A pesar de que todavía no se ha podido demostrar que Rusia influyera en las Elecciones estadounidenses de 2016, lo cierto es que fue el punto álgido del debate sobre las noticias falsas y su viralización en redes sociales gracias a ejércitos de bots y trolls. Mucha gente, sobre todo adolescentes sin nada que perder, se hicieron de oro vertiendo mentiras en Facebook o Twitter, lo que ensució la reputación de unas compañías ya apuntadas con el dedo por su laxitud respecto a la privacidad y dejó al descubierto el presunto entramado político y económico que se esconde detrás de las mentiras que buscan contaminar a la opinión pública.
Pero el poder de las redes sociales se demostró mucho antes, concretamente con Obama y en 2008. El ahora expresidente de los Estados Unidos tejió una acertada campaña en redes sociales para arrastrar votos, lo que ayudó a que llegase a la Casa Blanca. Fueron las primeras elecciones en las que un candidato se había echado en brazos de estas plataformas para ganar, y lo había conseguido.
La imitación a su estrategia por sucesores de todo lugar, sin embargo, se centró más en desacreditar a los oponentes que en construir junto a la gente. Y ese descrédito terminó por convertirse en la dinámica habitual en estas plataformas, donde la humillación, el insulto y el linchamiento público se han convertido en arma habitual de varios gobiernos, a través de expertos en redes sociales, para acallar voces críticas. No son pocos quienes han tenido que abandonar estas plataformas después de ser objeto de amenazas, ataques y montajes creados para desacreditar.
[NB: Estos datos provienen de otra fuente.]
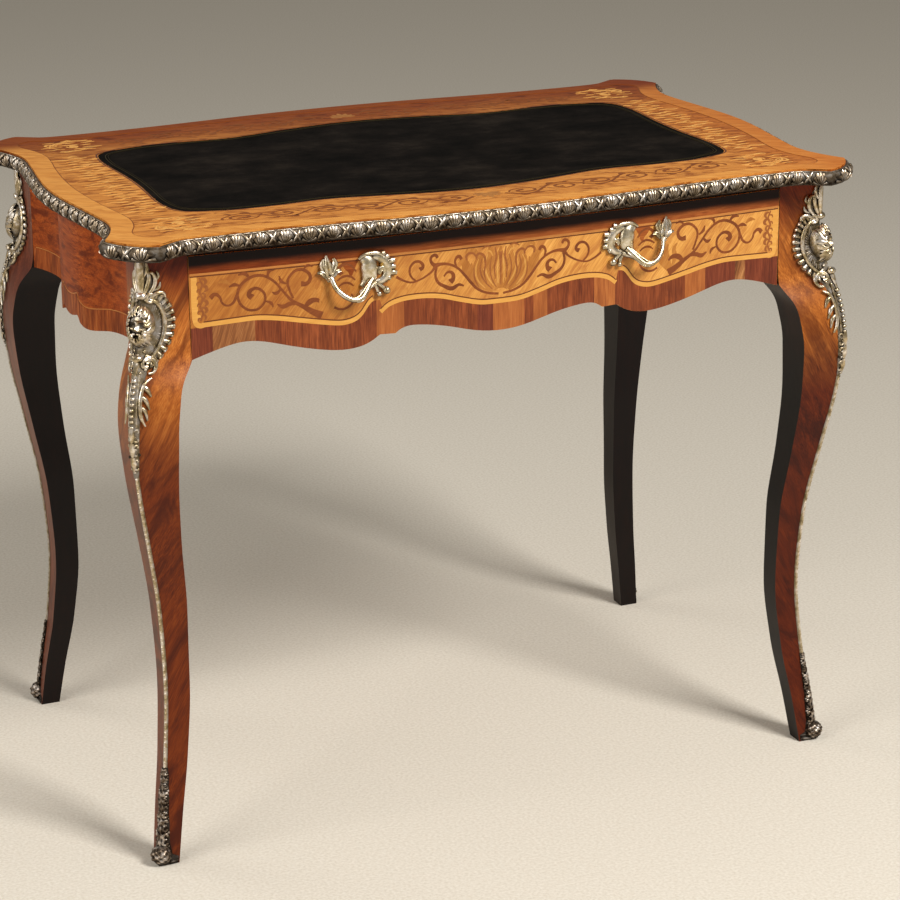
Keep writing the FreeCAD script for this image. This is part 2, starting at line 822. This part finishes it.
def make_drawer_side():
    """The right drawer side with its tails and the groove for the bottom."""
    outer = drawer_half_width - drawer_side_set
    inner = outer - drawer_side_thickness
    side = box(
        Vec(inner, -front_inner_y, drawer_base),
        Vec(outer, drawer_back_y, drawer_base + drawer_side_height))
    for tail in dovetails(0):
        side = side.fuse(tail)
    side = side.removeSplitter()
    groove_low = drawer_base + drawer_bottom_lift
    groove = box(
        Vec(inner - overrun, -front_inner_y - groove_depth, groove_low),
        Vec(inner + groove_depth, drawer_back_y + overrun, groove_low + drawer_bottom_thickness))
    side = side.cut(groove)
    return side.cut(drawer_back_board())


def drawer_back_board():
    """The back of the drawer, let into both sides by half the groove depth."""
    reach = drawer_half_width - drawer_side_set - drawer_side_thickness + groove_depth/2
    low = drawer_base + drawer_bottom_lift + drawer_bottom_thickness
    high = drawer_base + drawer_side_height - drawer_bottom_lift
    back = drawer_back_y - drawer_bottom_lift
    return box(Vec(-reach, back - drawer_back_thickness, low), Vec(reach, back, high))


def make_drawer_bottom():
    """The thin bottom board in its grooves."""
    reach = drawer_half_width - drawer_side_set - drawer_side_thickness + groove_depth - seat_gap
    low = drawer_base + drawer_bottom_lift
    return box(
        Vec(-reach, -front_inner_y - groove_depth + seat_gap, low),
        Vec(reach, drawer_back_y - drawer_bottom_lift, low + drawer_bottom_thickness))


def bolt_places():
    """Where the two bolts of the right pull stand, with the lift of the plate each holds."""
    middle = pull_spacing/2
    return [
        (middle - cartouche_place, pull_height + cartouche_rise, cartouche_lift),
        (middle + leaf_place, pull_height + leaf_rise, leaf_lift)]


def face_y(x):
    """Where the face of the drawer front lies at x."""
    return -(post_outer_y + bow_at(x))


def make_drawer_front():
    """The drawer front: bowed, shaped below, with sockets, a groove and bolt holes."""
    front = flip_y(long_apron(drawer_half_width, leg_length - top_rail_thickness - drawer_top_gap))
    for tail in dovetails(joint_gap):
        front = front.cut(tail)
        front = front.cut(flip_x(tail))
    reach = drawer_half_width - drawer_side_set - drawer_side_thickness + groove_depth
    low = drawer_base + drawer_bottom_lift
    front = front.cut(box(
        Vec(-reach, -front_inner_y - groove_depth, low),
        Vec(reach, -front_inner_y + overrun, low + drawer_bottom_thickness)))
    for x, level, lift in bolt_places():
        for side in (-1, 1):
            start = Vec(side*x, -half_depth, level)
            front = front.cut(Part.makeCylinder(
                bolt_radius + bolt_hole_clearance, half_depth, start, Vec(0, 1, 0)))
    return front


def plate(outline_shares, size, centre, thickness):
    """A shaped flat plate that faces the front, its back at centre."""
    length, tall = size
    points = [Vec(centre.x + a*length/2, centre.y, centre.z + b*tall/2) for a, b in outline_shares]
    return Part.Face(closed_spline(points)).extrude(Vec(0, -thickness, 0))


def grip_line():
    """The line of the grip of the right pull, from the cartouche down and out to the leaf."""
    middle = pull_spacing/2
    start = middle - cartouche_place
    span = cartouche_place + leaf_place
    points = []
    for along, drop, lift in grip_shares:
        x = start + span*along
        level = pull_height + (grip_drop*drop if drop < 0 else leaf_rise*drop)
        points.append(Vec(x, face_y(x) - grip_lift*lift, level))
    return points


def make_grip():
    """The swept grip, round in section and thinner towards the leaf."""
    points = grip_line()
    path = Part.Wire([spline(points)])
    curve = Part.BSplineCurve()
    curve.interpolate(points)
    first = curve.tangent(curve.FirstParameter)[0]
    last = curve.tangent(curve.LastParameter)[0]
    thick = Part.Wire([Part.Circle(points[0], first, grip_radius).toShape()])
    thin = Part.Wire([Part.Circle(points[-1], last, grip_tip_radius).toShape()])
    return path.makePipeShell([thick, thin], True, False)


def make_pull():
    """The right pull: cartouche, bud, grip, leaf and the two bosses that meet the drawer."""
    middle = pull_spacing/2
    pull = make_grip()
    cartouche_x = middle - cartouche_place
    cartouche = Vec(cartouche_x, face_y(cartouche_x) - cartouche_lift, pull_height + cartouche_rise)
    size = (cartouche_length, cartouche_height)
    pull = pull.fuse(plate(cartouche_shares, size, cartouche, cartouche_thickness))
    leaf_x = middle + leaf_place
    leaf = Vec(leaf_x, face_y(leaf_x) - leaf_lift, pull_height + leaf_rise)
    pull = pull.fuse(plate(leaf_shares, (leaf_length, leaf_height), leaf, leaf_plate_thickness))
    pull = pull.fuse(Part.makeSphere(grip_radius, grip_line()[0]))
    pull = pull.fuse(Part.makeSphere(grip_tip_radius, grip_line()[-1]))
    pull = pull.fuse(make_bud(cartouche))
    for x, level, lift in bolt_places():
        pull = pull.fuse(boss(x, level, lift))
    for x, level, lift in bolt_places():
        pull = pull.cut(bolt_shank(x, level, lift, bolt_bore_clearance))
    return pull.removeSplitter()


def make_bud(cartouche):
    """The small bud that hangs under the cartouche on a short stem."""
    centre = Vec(pull_spacing/2 - bud_place, cartouche.y - cartouche_thickness/2, pull_height - bud_drop)
    root = Vec(cartouche.x, cartouche.y - cartouche_thickness/2, pull_height + bud_radius)
    way = root - centre
    stem = Part.makeCylinder(bud_radius/2, way.Length, centre, way)
    return Part.makeSphere(bud_radius, centre).fuse(stem)


def boss(x, level, lift):
    """A round boss from the back of a plate to the face of the drawer front."""
    outer = face_y(x) - lift - cartouche_thickness/2
    start = Vec(x, outer, level)
    rough = Part.makeCylinder(boss_radius, lift*2, start, Vec(0, 1, 0))
    shadow = flip_y(bowed_board(drawer_half_width, 0, leg_length - apron_drop*2, height, -boss_clearance))
    return rough.cut(shadow)


def bolt_shank(x, level, lift, clearance):
    """The straight body of a bolt from inside the casting to inside the drawer."""
    start = Vec(x, face_y(x) - bolt_bite, level)
    inner = -front_inner_y + nut_thickness + bolt_tail
    return Part.makeCylinder(bolt_radius + clearance, inner - start.y, start, Vec(0, 1, 0))


def make_bolts():
    """The four bolts of the two pulls."""
    shanks = [bolt_shank(x, level, lift, 0) for x, level, lift in bolt_places()]
    return Part.makeCompound(shanks + [flip_x(shank) for shank in shanks])


def make_nuts():
    """Six sided nuts on the bolts, against the back of the drawer front."""
    nuts = []
    for x, level, lift in bolt_places():
        back = -front_inner_y + seat_gap
        turns = [2*math.pi*index/nut_sides for index in range(nut_sides)]
        corners = [Vec(x + nut_radius*math.cos(a), back, level + nut_radius*math.sin(a)) for a in turns]
        nut = Part.Face(polygon(corners)).extrude(Vec(0, nut_thickness, 0))
        nut = nut.cut(bolt_shank(x, level, lift, bolt_bore_clearance))
        nuts += [nut, flip_x(nut)]
    return Part.makeCompound(nuts)


def make_screws():
    """The screws that hold the top down."""
    tip = leg_length + screw_bite - seat_gap
    return Part.makeCompound([screw(place, 0, 0, tip) for place in screw_places()])


os.makedirs("parts", exist_ok=True)

# The top
export(make_top_panel(), "top_panel")
export(make_leather(), "leather_inset")
edge_runs = top_runs(height)
for run_name in edge_runs:
    kind = "edge_moulding_" if run_name in ("front", "back", "left", "right") else "corner_moulding_"
    export(moulding_run(run_name, edge_runs), kind + run_name)

# The rails
back_rail = make_back_rail()
side_rail = make_side_rail()
top_rail = make_top_rail()
bearer = make_bearer()
export(back_rail, "back_rail")
export(side_rail, "side_rail_right")
export(flip_x(side_rail), "side_rail_left")
export(top_rail, "front_top_rail")
export(bearer, "front_bearer_rail")

# The legs, morticed for the tenons of the rails
for corner_name, leg in four_ways(make_leg_blank()).items():
    for rail in (back_rail, side_rail, flip_x(side_rail), top_rail, bearer):
        leg = leg.cut(rail)
    export(leg, "leg_" + corner_name)

# The mounts
for corner_name, casting in four_ways(make_knee_mount()).items():
    export(casting, "knee_mount_" + corner_name)
for corner_name, casting in four_ways(make_strip()).items():
    export(casting, "corner_strip_" + corner_name)
for corner_name, casting in four_ways(make_sabot()).items():
    export(casting, "sabot_" + corner_name)

pin_set = Part.makeCompound(corner_pins(0))
export(Part.makeCompound(list(four_ways(pin_set).values())), "mount_pins")

# What carries the drawer
for maker, node in ((make_runner, "runner"), (make_guide, "guide"), (make_kicker, "kicker")):
    right = maker()
    export(right, node + "_right")
    export(flip_x(right), node + "_left")
export(make_stops(), "drawer_stops")
export(make_blocks(), "glue_blocks")
export(make_screws(), "top_screws")

# The drawer
drawer_side = make_drawer_side()
export(make_drawer_front(), "drawer_front")
export(drawer_side, "drawer_side_right")
export(flip_x(drawer_side), "drawer_side_left")
export(drawer_back_board(), "drawer_back")
export(make_drawer_bottom(), "drawer_bottom")
pull = make_pull()
export(pull, "pull_right")
export(flip_x(pull), "pull_left")
export(make_bolts(), "pull_bolts")
export(make_nuts(), "pull_nuts")
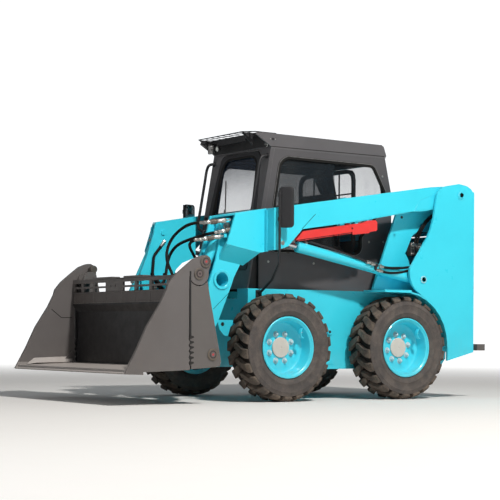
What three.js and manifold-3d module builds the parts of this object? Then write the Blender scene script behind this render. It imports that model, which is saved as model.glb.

La justicia tuitera es implacable e irreversible. Y eso lo saben los gobiernos.
'Bloomberg' detalla en un reportaje cómo ejércitos de trolls actúan bajo paraguas de gobiernos y partidos políticos para enfangar las redes sociales y obtener votos o asentar sus ideas. El populismo ha encontrado en estas plataformas el caldo de cultivo perfecto para cristalizar. Y ni siquiera es necesario desembolsar mucho dinero, ya que muchos radicales están dispuestos a colaborar gratuitamente por el bien de su causa. Otros lo hacen a cambio de beneficios gubernamentales.
La conjugación de excesivo tiempo libre, radicalismo, nada que perder y anonimato son el arma perfecta para llegar a masas ávidas de noticias alternativas. Por supuesto, la psicología humana tiene su parte de culpa, ya que las fake news explotan las grietas de la sociedad para, mediante las emociones, canalizar sus mensajes de manera efectiva. Aunque no todo es culpa del ser humano, y la propia configuración técnica de las redes sociales termina amplificando los mensajes tóxicos y perjudicando a los verdaderos.
Cuando hablamos de ciberguerra, generalmente nos referimos a ciberataques capaces de bloquear un país por la paralización de sus infraestructuras tecnológicas. Pero lo cierto es que hace tiempo que en las redes sociales se está librando una guerra digital mucho más peligrosa: la que desacredita el sistema para crear un nuevo orden que dirijan radicales bajo la promesa de devolver a las masas la libertad supuestamente robada por el establishment. Una efectiva estrategia sin planes de futuro, más allá del poder inmediato y a cualquier precio.